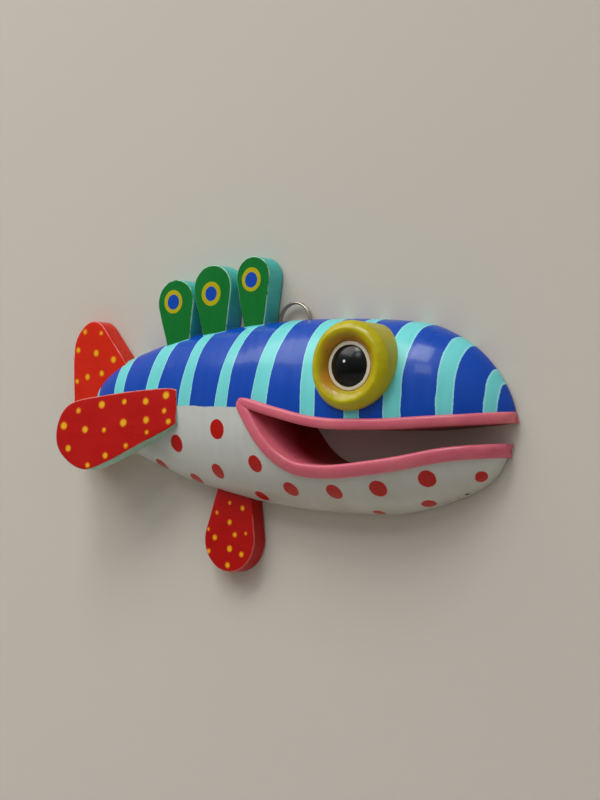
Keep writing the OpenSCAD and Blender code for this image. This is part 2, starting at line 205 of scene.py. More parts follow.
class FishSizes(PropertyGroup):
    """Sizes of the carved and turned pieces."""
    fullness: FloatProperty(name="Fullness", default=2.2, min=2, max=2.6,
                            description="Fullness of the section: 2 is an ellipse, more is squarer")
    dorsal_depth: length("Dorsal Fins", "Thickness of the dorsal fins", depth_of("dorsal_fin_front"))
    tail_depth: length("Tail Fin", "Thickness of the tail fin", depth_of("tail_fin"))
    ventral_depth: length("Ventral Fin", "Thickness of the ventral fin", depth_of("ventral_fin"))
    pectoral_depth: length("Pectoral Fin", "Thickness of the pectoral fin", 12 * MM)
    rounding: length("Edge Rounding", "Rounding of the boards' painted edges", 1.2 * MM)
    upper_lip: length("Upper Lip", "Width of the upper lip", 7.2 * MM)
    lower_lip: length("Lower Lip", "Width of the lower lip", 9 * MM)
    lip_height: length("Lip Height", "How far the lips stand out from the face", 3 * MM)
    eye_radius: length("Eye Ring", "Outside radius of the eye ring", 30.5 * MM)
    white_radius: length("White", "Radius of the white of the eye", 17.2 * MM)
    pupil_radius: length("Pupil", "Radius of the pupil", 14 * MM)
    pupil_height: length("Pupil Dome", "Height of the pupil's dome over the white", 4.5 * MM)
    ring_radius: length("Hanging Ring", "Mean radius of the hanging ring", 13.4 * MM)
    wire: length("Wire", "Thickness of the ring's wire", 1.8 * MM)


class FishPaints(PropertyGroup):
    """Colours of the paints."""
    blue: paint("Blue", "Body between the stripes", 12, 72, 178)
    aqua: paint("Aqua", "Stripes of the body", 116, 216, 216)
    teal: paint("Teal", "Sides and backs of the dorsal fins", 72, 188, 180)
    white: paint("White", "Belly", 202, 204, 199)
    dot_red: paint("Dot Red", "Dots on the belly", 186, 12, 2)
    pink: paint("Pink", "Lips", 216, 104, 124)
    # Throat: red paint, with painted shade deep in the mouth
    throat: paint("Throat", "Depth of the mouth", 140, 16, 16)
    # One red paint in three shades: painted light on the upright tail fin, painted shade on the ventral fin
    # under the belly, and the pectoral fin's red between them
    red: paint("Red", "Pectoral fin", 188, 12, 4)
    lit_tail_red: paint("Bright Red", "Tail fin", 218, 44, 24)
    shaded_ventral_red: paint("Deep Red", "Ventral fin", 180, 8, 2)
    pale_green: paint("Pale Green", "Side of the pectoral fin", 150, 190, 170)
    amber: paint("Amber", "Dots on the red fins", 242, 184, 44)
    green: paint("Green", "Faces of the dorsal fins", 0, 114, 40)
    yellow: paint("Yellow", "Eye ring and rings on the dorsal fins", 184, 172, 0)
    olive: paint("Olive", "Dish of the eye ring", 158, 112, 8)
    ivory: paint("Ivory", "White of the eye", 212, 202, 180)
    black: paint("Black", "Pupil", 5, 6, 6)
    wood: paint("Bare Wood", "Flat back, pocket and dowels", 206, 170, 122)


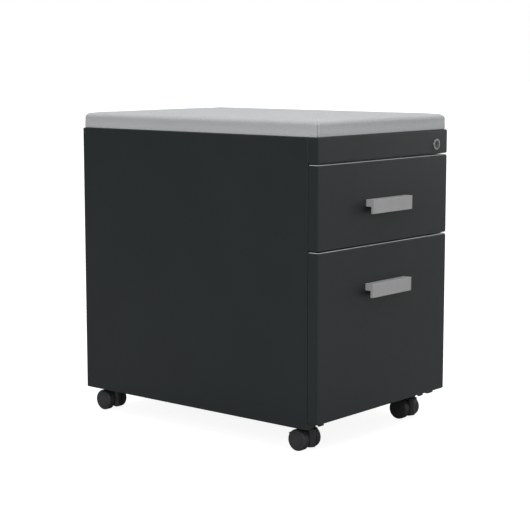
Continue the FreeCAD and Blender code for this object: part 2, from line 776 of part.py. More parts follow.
++++++
Every line of the material must be returned exactly as it appears.

ANSWER:
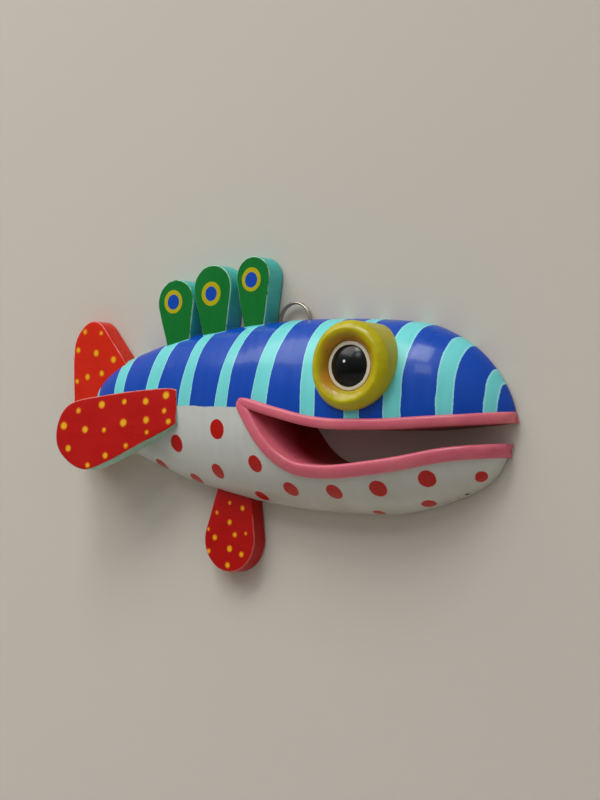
Keep writing the OpenSCAD and Blender code for this image. This is part 2, starting at line 205 of scene.py. More parts follow.
class FishSizes(PropertyGroup):
    """Sizes of the carved and turned pieces."""
    fullness: FloatProperty(name="Fullness", default=2.2, min=2, max=2.6,
                            description="Fullness of the section: 2 is an ellipse, more is squarer")
    dorsal_depth: length("Dorsal Fins", "Thickness of the dorsal fins", depth_of("dorsal_fin_front"))
    tail_depth: length("Tail Fin", "Thickness of the tail fin", depth_of("tail_fin"))
    ventral_depth: length("Ventral Fin", "Thickness of the ventral fin", depth_of("ventral_fin"))
    pectoral_depth: length("Pectoral Fin", "Thickness of the pectoral fin", 12 * MM)
    rounding: length("Edge Rounding", "Rounding of the boards' painted edges", 1.2 * MM)
    upper_lip: length("Upper Lip", "Width of the upper lip", 7.2 * MM)
    lower_lip: length("Lower Lip", "Width of the lower lip", 9 * MM)
    lip_height: length("Lip Height", "How far the lips stand out from the face", 3 * MM)
    eye_radius: length("Eye Ring", "Outside radius of the eye ring", 30.5 * MM)
    white_radius: length("White", "Radius of the white of the eye", 17.2 * MM)
    pupil_radius: length("Pupil", "Radius of the pupil", 14 * MM)
    pupil_height: length("Pupil Dome", "Height of the pupil's dome over the white", 4.5 * MM)
    ring_radius: length("Hanging Ring", "Mean radius of the hanging ring", 13.4 * MM)
    wire: length("Wire", "Thickness of the ring's wire", 1.8 * MM)


class FishPaints(PropertyGroup):
    """Colours of the paints."""
    blue: paint("Blue", "Body between the stripes", 12, 72, 178)
    aqua: paint("Aqua", "Stripes of the body", 116, 216, 216)
    teal: paint("Teal", "Sides and backs of the dorsal fins", 72, 188, 180)
    white: paint("White", "Belly", 202, 204, 199)
    dot_red: paint("Dot Red", "Dots on the belly", 186, 12, 2)
    pink: paint("Pink", "Lips", 216, 104, 124)
    # Throat: red paint, with painted shade deep in the mouth
    throat: paint("Throat", "Depth of the mouth", 140, 16, 16)
    # One red paint in three shades: painted light on the upright tail fin, painted shade on the ventral fin
    # under the belly, and the pectoral fin's red between them
    red: paint("Red", "Pectoral fin", 188, 12, 4)
    lit_tail_red: paint("Bright Red", "Tail fin", 218, 44, 24)
    shaded_ventral_red: paint("Deep Red", "Ventral fin", 180, 8, 2)
    pale_green: paint("Pale Green", "Side of the pectoral fin", 150, 190, 170)
    amber: paint("Amber", "Dots on the red fins", 242, 184, 44)
    green: paint("Green", "Faces of the dorsal fins", 0, 114, 40)
    yellow: paint("Yellow", "Eye ring and rings on the dorsal fins", 184, 172, 0)
    olive: paint("Olive", "Dish of the eye ring", 158, 112, 8)
    ivory: paint("Ivory", "White of the eye", 212, 202, 180)
    black: paint("Black", "Pupil", 5, 6, 6)
    wood: paint("Bare Wood", "Flat back, pocket and dowels", 206, 170, 122)


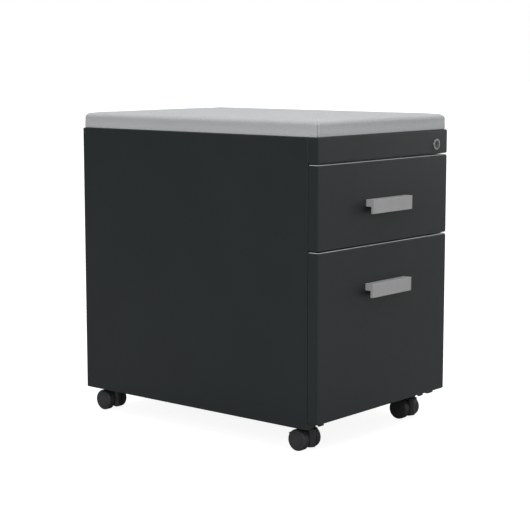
Continue the FreeCAD and Blender code for this object: part 2, from line 776 of part.py. More parts follow.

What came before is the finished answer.